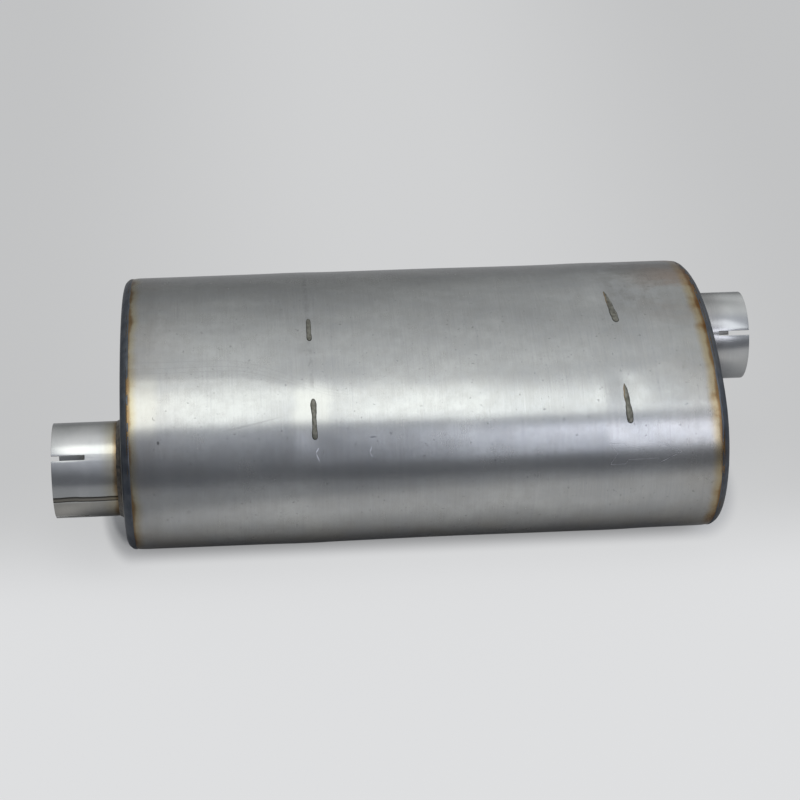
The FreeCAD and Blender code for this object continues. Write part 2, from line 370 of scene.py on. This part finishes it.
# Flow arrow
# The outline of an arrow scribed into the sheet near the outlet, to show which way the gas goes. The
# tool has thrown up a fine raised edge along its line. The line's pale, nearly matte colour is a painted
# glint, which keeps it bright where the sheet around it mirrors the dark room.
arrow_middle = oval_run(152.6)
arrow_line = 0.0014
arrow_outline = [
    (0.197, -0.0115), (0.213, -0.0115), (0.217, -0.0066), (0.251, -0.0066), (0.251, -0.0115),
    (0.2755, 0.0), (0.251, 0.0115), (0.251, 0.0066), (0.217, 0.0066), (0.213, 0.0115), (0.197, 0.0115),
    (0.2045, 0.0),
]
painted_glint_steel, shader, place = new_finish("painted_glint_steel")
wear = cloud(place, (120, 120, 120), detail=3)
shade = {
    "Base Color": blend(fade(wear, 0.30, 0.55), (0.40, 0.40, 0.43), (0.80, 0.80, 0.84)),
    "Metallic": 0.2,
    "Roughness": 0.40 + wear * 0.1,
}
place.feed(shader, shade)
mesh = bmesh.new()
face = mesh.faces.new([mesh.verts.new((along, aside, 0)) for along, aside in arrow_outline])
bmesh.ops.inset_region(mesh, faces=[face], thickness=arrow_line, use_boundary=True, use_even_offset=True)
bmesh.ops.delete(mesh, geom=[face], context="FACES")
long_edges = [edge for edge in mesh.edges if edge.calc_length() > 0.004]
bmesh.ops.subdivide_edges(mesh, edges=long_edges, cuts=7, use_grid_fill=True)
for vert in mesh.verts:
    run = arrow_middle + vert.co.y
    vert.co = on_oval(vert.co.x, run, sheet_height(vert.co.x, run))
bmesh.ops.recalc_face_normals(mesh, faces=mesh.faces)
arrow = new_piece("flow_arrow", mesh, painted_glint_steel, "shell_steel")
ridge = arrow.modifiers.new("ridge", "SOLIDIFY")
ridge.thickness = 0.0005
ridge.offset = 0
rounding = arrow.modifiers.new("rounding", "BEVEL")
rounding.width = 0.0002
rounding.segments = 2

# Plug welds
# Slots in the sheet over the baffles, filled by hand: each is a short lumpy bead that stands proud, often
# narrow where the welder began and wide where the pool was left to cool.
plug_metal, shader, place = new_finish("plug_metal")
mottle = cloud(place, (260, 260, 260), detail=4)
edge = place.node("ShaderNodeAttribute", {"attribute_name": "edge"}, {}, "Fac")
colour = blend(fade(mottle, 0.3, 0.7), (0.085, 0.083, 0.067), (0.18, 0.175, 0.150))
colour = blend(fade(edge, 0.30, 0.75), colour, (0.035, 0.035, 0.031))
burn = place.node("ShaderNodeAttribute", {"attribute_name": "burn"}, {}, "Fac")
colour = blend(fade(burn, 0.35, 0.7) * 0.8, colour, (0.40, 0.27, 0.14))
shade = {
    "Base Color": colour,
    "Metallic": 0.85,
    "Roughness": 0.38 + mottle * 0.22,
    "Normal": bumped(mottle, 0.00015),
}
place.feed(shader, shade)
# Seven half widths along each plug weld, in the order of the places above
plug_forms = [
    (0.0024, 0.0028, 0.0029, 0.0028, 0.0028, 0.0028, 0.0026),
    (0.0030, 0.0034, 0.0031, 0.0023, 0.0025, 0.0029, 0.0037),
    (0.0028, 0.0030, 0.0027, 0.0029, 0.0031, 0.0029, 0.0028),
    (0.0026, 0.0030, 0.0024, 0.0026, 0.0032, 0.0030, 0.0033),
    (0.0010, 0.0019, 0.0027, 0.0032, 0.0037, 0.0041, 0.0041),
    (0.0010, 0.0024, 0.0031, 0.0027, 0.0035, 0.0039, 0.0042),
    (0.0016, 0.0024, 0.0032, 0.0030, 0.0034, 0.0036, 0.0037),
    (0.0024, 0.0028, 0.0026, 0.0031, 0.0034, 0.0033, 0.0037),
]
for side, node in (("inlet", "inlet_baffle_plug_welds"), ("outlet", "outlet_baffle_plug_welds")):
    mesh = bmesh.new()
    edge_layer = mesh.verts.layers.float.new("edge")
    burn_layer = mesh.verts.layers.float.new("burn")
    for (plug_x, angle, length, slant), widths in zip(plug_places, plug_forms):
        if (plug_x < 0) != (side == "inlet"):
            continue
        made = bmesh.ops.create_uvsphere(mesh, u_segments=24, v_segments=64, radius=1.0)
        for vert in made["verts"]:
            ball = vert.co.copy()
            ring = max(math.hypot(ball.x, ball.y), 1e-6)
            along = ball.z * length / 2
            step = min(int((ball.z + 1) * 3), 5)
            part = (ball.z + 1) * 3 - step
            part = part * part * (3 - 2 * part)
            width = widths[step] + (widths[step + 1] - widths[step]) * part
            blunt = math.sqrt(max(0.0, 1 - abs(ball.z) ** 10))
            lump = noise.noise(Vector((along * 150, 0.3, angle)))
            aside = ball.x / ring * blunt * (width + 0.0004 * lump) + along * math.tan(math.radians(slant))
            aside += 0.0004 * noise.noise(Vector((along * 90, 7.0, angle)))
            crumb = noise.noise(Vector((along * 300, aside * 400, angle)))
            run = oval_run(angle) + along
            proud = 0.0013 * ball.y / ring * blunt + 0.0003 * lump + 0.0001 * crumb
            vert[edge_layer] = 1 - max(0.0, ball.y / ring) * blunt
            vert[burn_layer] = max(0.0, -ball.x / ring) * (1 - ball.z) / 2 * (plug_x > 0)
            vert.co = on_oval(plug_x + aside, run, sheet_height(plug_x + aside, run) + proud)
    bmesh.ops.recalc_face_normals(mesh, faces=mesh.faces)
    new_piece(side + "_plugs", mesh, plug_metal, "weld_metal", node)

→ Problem
Set out the complete listing exactly as shown.

→ Exercise result
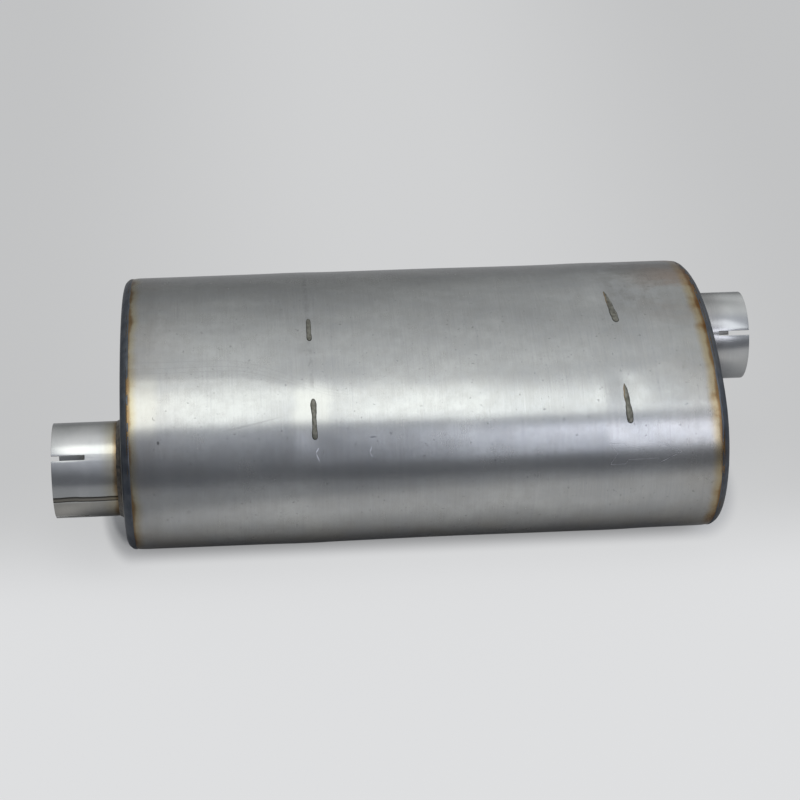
The FreeCAD and Blender code for this object continues. Write part 2, from line 370 of scene.py on. This part finishes it.
# Flow arrow
# The outline of an arrow scribed into the sheet near the outlet, to show which way the gas goes. The
# tool has thrown up a fine raised edge along its line. The line's pale, nearly matte colour is a painted
# glint, which keeps it bright where the sheet around it mirrors the dark room.
arrow_middle = oval_run(152.6)
arrow_line = 0.0014
arrow_outline = [
    (0.197, -0.0115), (0.213, -0.0115), (0.217, -0.0066), (0.251, -0.0066), (0.251, -0.0115),
    (0.2755, 0.0), (0.251, 0.0115), (0.251, 0.0066), (0.217, 0.0066), (0.213, 0.0115), (0.197, 0.0115),
    (0.2045, 0.0),
]
painted_glint_steel, shader, place = new_finish("painted_glint_steel")
wear = cloud(place, (120, 120, 120), detail=3)
shade = {
    "Base Color": blend(fade(wear, 0.30, 0.55), (0.40, 0.40, 0.43), (0.80, 0.80, 0.84)),
    "Metallic": 0.2,
    "Roughness": 0.40 + wear * 0.1,
}
place.feed(shader, shade)
mesh = bmesh.new()
face = mesh.faces.new([mesh.verts.new((along, aside, 0)) for along, aside in arrow_outline])
bmesh.ops.inset_region(mesh, faces=[face], thickness=arrow_line, use_boundary=True, use_even_offset=True)
bmesh.ops.delete(mesh, geom=[face], context="FACES")
long_edges = [edge for edge in mesh.edges if edge.calc_length() > 0.004]
bmesh.ops.subdivide_edges(mesh, edges=long_edges, cuts=7, use_grid_fill=True)
for vert in mesh.verts:
    run = arrow_middle + vert.co.y
    vert.co = on_oval(vert.co.x, run, sheet_height(vert.co.x, run))
bmesh.ops.recalc_face_normals(mesh, faces=mesh.faces)
arrow = new_piece("flow_arrow", mesh, painted_glint_steel, "shell_steel")
ridge = arrow.modifiers.new("ridge", "SOLIDIFY")
ridge.thickness = 0.0005
ridge.offset = 0
rounding = arrow.modifiers.new("rounding", "BEVEL")
rounding.width = 0.0002
rounding.segments = 2

# Plug welds
# Slots in the sheet over the baffles, filled by hand: each is a short lumpy bead that stands proud, often
# narrow where the welder began and wide where the pool was left to cool.
plug_metal, shader, place = new_finish("plug_metal")
mottle = cloud(place, (260, 260, 260), detail=4)
edge = place.node("ShaderNodeAttribute", {"attribute_name": "edge"}, {}, "Fac")
colour = blend(fade(mottle, 0.3, 0.7), (0.085, 0.083, 0.067), (0.18, 0.175, 0.150))
colour = blend(fade(edge, 0.30, 0.75), colour, (0.035, 0.035, 0.031))
burn = place.node("ShaderNodeAttribute", {"attribute_name": "burn"}, {}, "Fac")
colour = blend(fade(burn, 0.35, 0.7) * 0.8, colour, (0.40, 0.27, 0.14))
shade = {
    "Base Color": colour,
    "Metallic": 0.85,
    "Roughness": 0.38 + mottle * 0.22,
    "Normal": bumped(mottle, 0.00015),
}
place.feed(shader, shade)
# Seven half widths along each plug weld, in the order of the places above
plug_forms = [
    (0.0024, 0.0028, 0.0029, 0.0028, 0.0028, 0.0028, 0.0026),
    (0.0030, 0.0034, 0.0031, 0.0023, 0.0025, 0.0029, 0.0037),
    (0.0028, 0.0030, 0.0027, 0.0029, 0.0031, 0.0029, 0.0028),
    (0.0026, 0.0030, 0.0024, 0.0026, 0.0032, 0.0030, 0.0033),
    (0.0010, 0.0019, 0.0027, 0.0032, 0.0037, 0.0041, 0.0041),
    (0.0010, 0.0024, 0.0031, 0.0027, 0.0035, 0.0039, 0.0042),
    (0.0016, 0.0024, 0.0032, 0.0030, 0.0034, 0.0036, 0.0037),
    (0.0024, 0.0028, 0.0026, 0.0031, 0.0034, 0.0033, 0.0037),
]
for side, node in (("inlet", "inlet_baffle_plug_welds"), ("outlet", "outlet_baffle_plug_welds")):
    mesh = bmesh.new()
    edge_layer = mesh.verts.layers.float.new("edge")
    burn_layer = mesh.verts.layers.float.new("burn")
    for (plug_x, angle, length, slant), widths in zip(plug_places, plug_forms):
        if (plug_x < 0) != (side == "inlet"):
            continue
        made = bmesh.ops.create_uvsphere(mesh, u_segments=24, v_segments=64, radius=1.0)
        for vert in made["verts"]:
            ball = vert.co.copy()
            ring = max(math.hypot(ball.x, ball.y), 1e-6)
            along = ball.z * length / 2
            step = min(int((ball.z + 1) * 3), 5)
            part = (ball.z + 1) * 3 - step
            part = part * part * (3 - 2 * part)
            width = widths[step] + (widths[step + 1] - widths[step]) * part
            blunt = math.sqrt(max(0.0, 1 - abs(ball.z) ** 10))
            lump = noise.noise(Vector((along * 150, 0.3, angle)))
            aside = ball.x / ring * blunt * (width + 0.0004 * lump) + along * math.tan(math.radians(slant))
            aside += 0.0004 * noise.noise(Vector((along * 90, 7.0, angle)))
            crumb = noise.noise(Vector((along * 300, aside * 400, angle)))
            run = oval_run(angle) + along
            proud = 0.0013 * ball.y / ring * blunt + 0.0003 * lump + 0.0001 * crumb
            vert[edge_layer] = 1 - max(0.0, ball.y / ring) * blunt
            vert[burn_layer] = max(0.0, -ball.x / ring) * (1 - ball.z) / 2 * (plug_x > 0)
            vert.co = on_oval(plug_x + aside, run, sheet_height(plug_x + aside, run) + proud)
    bmesh.ops.recalc_face_normals(mesh, faces=mesh.faces)
    new_piece(side + "_plugs", mesh, plug_metal, "weld_metal", node)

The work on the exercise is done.